[Begin SUPPLIED MATERIAL]
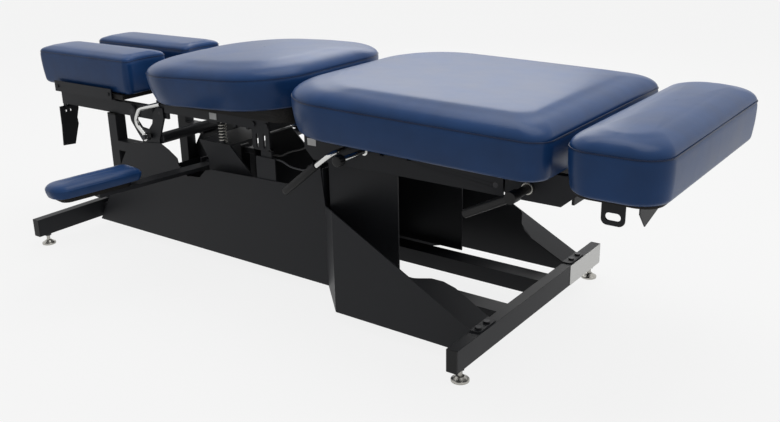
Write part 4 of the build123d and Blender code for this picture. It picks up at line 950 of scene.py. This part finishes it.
class TABLE_OT_stage(bpy.types.Operator):
    """Makes the floor, the lamps, the world and the camera"""

    bl_idname = "table.stage"
    bl_label = "Studio"

    def execute(self, context):
        scene = context.scene
        settings = scene.table_stage
        size = 14.0
        mesh = bpy.data.meshes.new("floor")
        corners = [(-size, -size, 0), (size, -size, 0), (size, size, 0), (-size, size, 0)]
        mesh.from_pydata(corners, [], [(0, 1, 2, 3)])
        floor = bpy.data.objects.new("floor", mesh)
        scene.collection.objects.link(floor)
        material, tree, _ = new_material("Studio floor, pale")
        seen = background_rays(tree)
        cloth = add(tree, "ShaderNodeBsdfDiffuse", {"Color": four(scene.table_finish.floor)})
        glow = add(tree, "ShaderNodeEmission", {"Color": (1, 1, 1, 1), "Strength": 1.0})
        mix = add(tree, "ShaderNodeMath", {"operation": "MULTIPLY", 1: 0.85}, _0=seen)
        both = add(tree, "ShaderNodeMixShader", _0=mix.outputs[0], _1=cloth.outputs[0], _2=glow.outputs[0])
        close_material(tree, both)
        mesh.materials.append(material)

        world = bpy.data.worlds.new("studio")
        world.use_nodes = True
        tree = world.node_tree
        tree.nodes.clear()
        seen = background_rays(tree)
        way = add(tree, "ShaderNodeTexCoord")
        parts = add(tree, "ShaderNodeSeparateXYZ", Vector=way.outputs["Generated"])
        # The room is bright above and behind the table and dim towards its near side.
        behind = add(
            tree, "ShaderNodeMapRange",
            {"From Min": -0.8, "From Max": 0.5, "To Min": 0.06, "To Max": 0.5},
            Value=parts.outputs["Y"]
        )
        above = add(
            tree, "ShaderNodeMapRange",
            {"From Min": 0.1, "From Max": 0.9, "To Min": 0.0, "To Max": 0.35},
            Value=parts.outputs["Z"]
        )
        level = add(tree, "ShaderNodeMath", {"operation": "ADD"}, _0=behind.outputs[0], _1=above.outputs[0])
        room = add(tree, "ShaderNodeBackground", {"Color": (1, 1, 1, 1)}, Strength=level.outputs[0])
        white = add(tree, "ShaderNodeBackground", {"Color": (1, 1, 1, 1), "Strength": 1.0})
        both = add(tree, "ShaderNodeMixShader", _0=seen, _1=room.outputs[0], _2=white.outputs[0])
        add(tree, "ShaderNodeOutputWorld", Surface=both.outputs[0])
        scene.world = world

        for name, place, power, width, height in (
            ("top", (0.2, 0.6, 2.9), settings.top_light, 2.6, 1.6),
            ("back", (-1.4, 2.6, 1.9), settings.back_light, 2.0, 1.2)
        ):
            lamp = bpy.data.lights.new(name, "AREA")
            lamp.shape = "RECTANGLE"
            lamp.size, lamp.size_y, lamp.energy = width, height, power
            light = bpy.data.objects.new(name, lamp)
            light.location = place
            light.rotation_euler = (Vector(place) - Vector((0, 0, 0.4))).to_track_quat("Z", "Y").to_euler()
            scene.collection.objects.link(light)

        camera = bpy.data.cameras.new("camera")
        camera.sensor_width = 36.0
        camera.lens = settings.focal_pixels / 780 * camera.sensor_width
        camera.shift_x = 29.3 / 780
        camera.shift_y = -13.8 / 780
        camera.clip_end = 100
        a, e, r = settings.azimuth, settings.elevation, settings.roll
        back = Vector((sin(a) * cos(e), -cos(a) * cos(e), sin(e)))
        right = Vector((cos(a), sin(a), 0))
        up = back.cross(right)
        side = cos(r) * right + sin(r) * up
        rise = -sin(r) * right + cos(r) * up
        eye = bpy.data.objects.new("camera", camera)
        turn = Matrix((side, rise, back)).transposed().to_4x4()
        eye.matrix_world = Matrix.Translation(Vector(settings.place)) @ turn
        scene.collection.objects.link(eye)
        scene.camera = eye
        scene.view_settings.view_transform = "Standard"
        return {"FINISHED"}


class TABLE_PT_panel(bpy.types.Panel):
    """Lists the parts of the dressing"""

    bl_label = "Adjusting table"
    bl_idname = "TABLE_PT_panel"
    bl_space_type = "VIEW_3D"
    bl_region_type = "UI"
    bl_category = "Table"

    def draw(self, context):
        for piece in OPERATORS:
            self.layout.operator(piece.bl_idname)
        for group in (
            context.scene.table_upholstery, context.scene.table_finish, context.scene.table_stage
        ):
            for key in group.__annotations__:
                self.layout.prop(group, key)


GROUPS = (TableUpholsterySettings, TableFinishSettings, TableStageSettings)
OPERATORS = (
    TABLE_OT_stage,
    TABLE_OT_pelvic_cushion,
    TABLE_OT_foot_cushion,
    TABLE_OT_chest_cushion,
    TABLE_OT_head_cushions,
    TABLE_OT_armrest_pads,
    TABLE_OT_grips,
    TABLE_OT_levelling_feet,
    TABLE_OT_finishes,
)


def register():
    """Registers the classes and hangs the settings on the scene."""
    for kind in GROUPS + OPERATORS + (TABLE_PT_panel,):
        bpy.utils.register_class(kind)
    bpy.types.Scene.table_upholstery = PointerProperty(type=TableUpholsterySettings)
    bpy.types.Scene.table_finish = PointerProperty(type=TableFinishSettings)
    bpy.types.Scene.table_stage = PointerProperty(type=TableStageSettings)


def unregister():
    """Takes the settings and classes away again."""
    del bpy.types.Scene.table_upholstery
    del bpy.types.Scene.table_finish
    del bpy.types.Scene.table_stage
    for kind in reversed(GROUPS + OPERATORS + (TABLE_PT_panel,)):
        bpy.utils.unregister_class(kind)


def main():
    """Registers the add-on and makes every piece in order."""
    register()
    for piece in OPERATORS:
        area, verb = piece.bl_idname.split(".")
        getattr(getattr(bpy.ops, area), verb)()


if __name__ == "__main__":
    main()
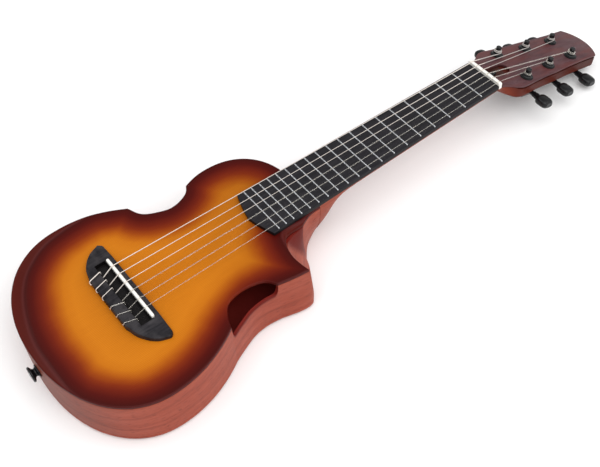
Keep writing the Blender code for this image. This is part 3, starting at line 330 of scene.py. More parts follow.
def woodFinish(name, wood, source="Object", along=0):
    # streaks, fine fibres and pores: one noise each, stretched along the grain axis
    made, tree, shader = newFinish(name, wood["colours"][0], wood["roughness"], specular=wood["specular"])

    def stretched(across, length):
        scale = [1.0 / across] * 3
        scale[along] = 1.0 / length
        return coordinates(tree, tuple(scale), source)

    streakSize, poreSize = wood["sizes"]
    streaks = noise(tree, stretched(streakSize, streakSize * 14.0), 4.0, 0.6)
    fibres = noise(tree, stretched(streakSize * 0.12, streakSize * 4.0), 2.0, 0.5)
    pores = spread(tree, noise(tree, stretched(poreSize, poreSize * 11.0), 1.0, 0.5), 0.60, 0.68, 0.0, 1.0)
    blend = mathNode(tree, "MULTIPLY_ADD", streaks, 0.65, mathNode(tree, "MULTIPLY", fibres, 0.35))
    places = (0.5 - wood["range"], 0.5, 0.5 + wood["range"])
    colour = ramp(tree, blend, list(zip(places, wood["colours"])))
    colour = mixColour(tree, mathNode(tree, "MULTIPLY", pores, wood["poreShare"]), colour, wood["pore"])
    tree.links.new(colour, shader.inputs["Base Color"])
    rough = wood["roughness"]
    tree.links.new(spread(tree, fibres, 0.3, 0.7, rough - 0.05, rough + 0.07), shader.inputs["Roughness"])
    height = mathNode(tree, "SUBTRACT", mathNode(tree, "MULTIPLY", fibres, 0.25), pores)
    bump(tree, shader, height, 0.00006, 0.5)
    return made


def speckled(name, surface):
    # a cast or moulded surface: two near colours and a fine bump by one noise
    first, second = surface["colours"]
    rough, grain = surface["roughness"], surface["grain"]
    made, tree, shader = newFinish(name, first, rough, surface["metallic"], surface["specular"])
    clouds = noise(tree, coordinates(tree, (1.0 / grain,) * 3), 4.0, 0.6)
    tree.links.new(mixColour(tree, clouds, first, second), shader.inputs["Base Color"])
    tree.links.new(spread(tree, clouds, 0.3, 0.7, rough * 0.85, rough * 1.2), shader.inputs["Roughness"])
    fine = noise(tree, coordinates(tree, (4.0 / grain,) * 3), 2.0, 0.5)
    bump(tree, shader, fine, surface["depth"], 0.4)
    return made


sunburst = {  # millimetres from the edge, and the colour there
    "stops": (
        # the stop at -1 mm is a painted highlight along the bevel's crease, the one at 1.5 mm a painted shade line
        # just inside it
        (-16, (0.092, 0.008, 0.004)), (-3, (0.078, 0.006, 0.003)), (-1, (0.090, 0.014, 0.013)),
        (1.5, (0.052, 0.003, 0.002)), (8, (0.080, 0.004, 0.002)), (15, (0.145, 0.012, 0.003)),
        (20, (0.212, 0.025, 0.003)), (25, (0.312, 0.056, 0.003)), (30, (0.430, 0.103, 0.004)),
        (36, (0.550, 0.164, 0.006)), (45, (0.600, 0.190, 0.008)), (70, (0.560, 0.174, 0.006)),
        (100, (0.520, 0.152, 0.005)),
    ),
    "from": -16.0, "reach": 100.0, "roughness": 0.36, "specular": 0.09, "grainSpacing": 0.0016,
    "grain": (0.62, 0.50, 0.40), "grainShare": 0.45,
    "headShade": (0.62, 0.58, 0.55), "headShare": 0.8, "headFrom": 0.05, "headTo": 0.17,  # metres along X
    "wander": 0.010, "wanderIn": (0.16, 0.30), "shadeIn": (0.27, 0.42),  # shares of the way from low to high
}


def sunburstFinish():
    # the colour follows the distance from the edge, moved a little by a cloud, with fine grain along X
    made, tree, shader = newFinish("sunburst", (0.6, 0.2, 0.01), sunburst["roughness"],
                                   specular=sunburst["specular"])
    away = addNode(tree, "ShaderNodeAttribute", attribute_name="fromEdge").outputs["Fac"]
    cloud = noise(tree, coordinates(tree, (28.0, 34.0, 30.0)), 3.0, 0.55)
    low, high = sunburst["from"], sunburst["reach"]
    place = spread(tree, away, low / 1000.0, high / 1000.0, 0.0, 1.0)
    most = sunburst["wander"]
    wander = mathNode(tree, "MULTIPLY", spread(tree, cloud, 0.3, 0.7, -most, most),
                      spread(tree, place, *sunburst["wanderIn"], 0.0, 1.0))
    colour = ramp(tree, mathNode(tree, "ADD", place, wander),
                  [((p - low) / (high - low), c) for p, c in sunburst["stops"]])
    waves = {"Vector": coordinates(tree, (6.0, 1.0 / sunburst["grainSpacing"], 40.0)), "Scale": 0.32,
             "Distortion": 2.2, "Detail": 2.0, "Detail Scale": 0.6}
    lines = addNode(tree, "ShaderNodeTexWave", waves, wave_type="BANDS", bands_direction="Y").outputs["Fac"]
    silk = noise(tree, coordinates(tree, (45.0, 900.0, 300.0)), 3.0, 0.6)
    grain = mathNode(tree, "MULTIPLY", mathNode(tree, "ADD", lines, silk), 0.5)
    share = spread(tree, grain, 0.2, 0.8, 0.0, sunburst["grainShare"])
    colour = mixColour(tree, share, colour, sunburst["grain"], "MULTIPLY")
    share = mathNode(
        tree, "MULTIPLY", spread(tree, place, *sunburst["shadeIn"], 0.0, 1.0),
        spread(tree, axisPlaces(tree)["X"], sunburst["headFrom"], sunburst["headTo"], 0.0, sunburst["headShare"]))
    colour = mixColour(tree, share, colour, sunburst["headShade"], "MULTIPLY")
    tree.links.new(colour, shader.inputs["Base Color"])
    bump(tree, shader, grain, 0.00004, 0.35)
    return made


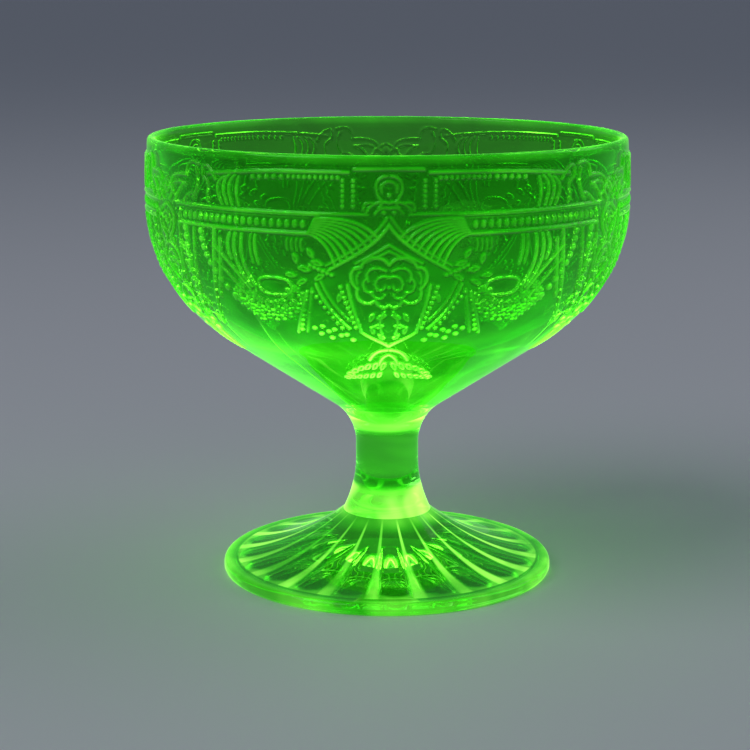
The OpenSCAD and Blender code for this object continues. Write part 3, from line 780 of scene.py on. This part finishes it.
[End SUPPLIED MATERIAL]
THE EXERCISE:
Select the lines from the entries that include the word "Write".

RESPONSE TO THE TASK:
Write part 4 of the build123d and Blender code for this picture. It picks up at line 950 of scene.py. This part finishes it.
The OpenSCAD and Blender code for this object continues. Write part 3, from line 780 of scene.py on. This part finishes it.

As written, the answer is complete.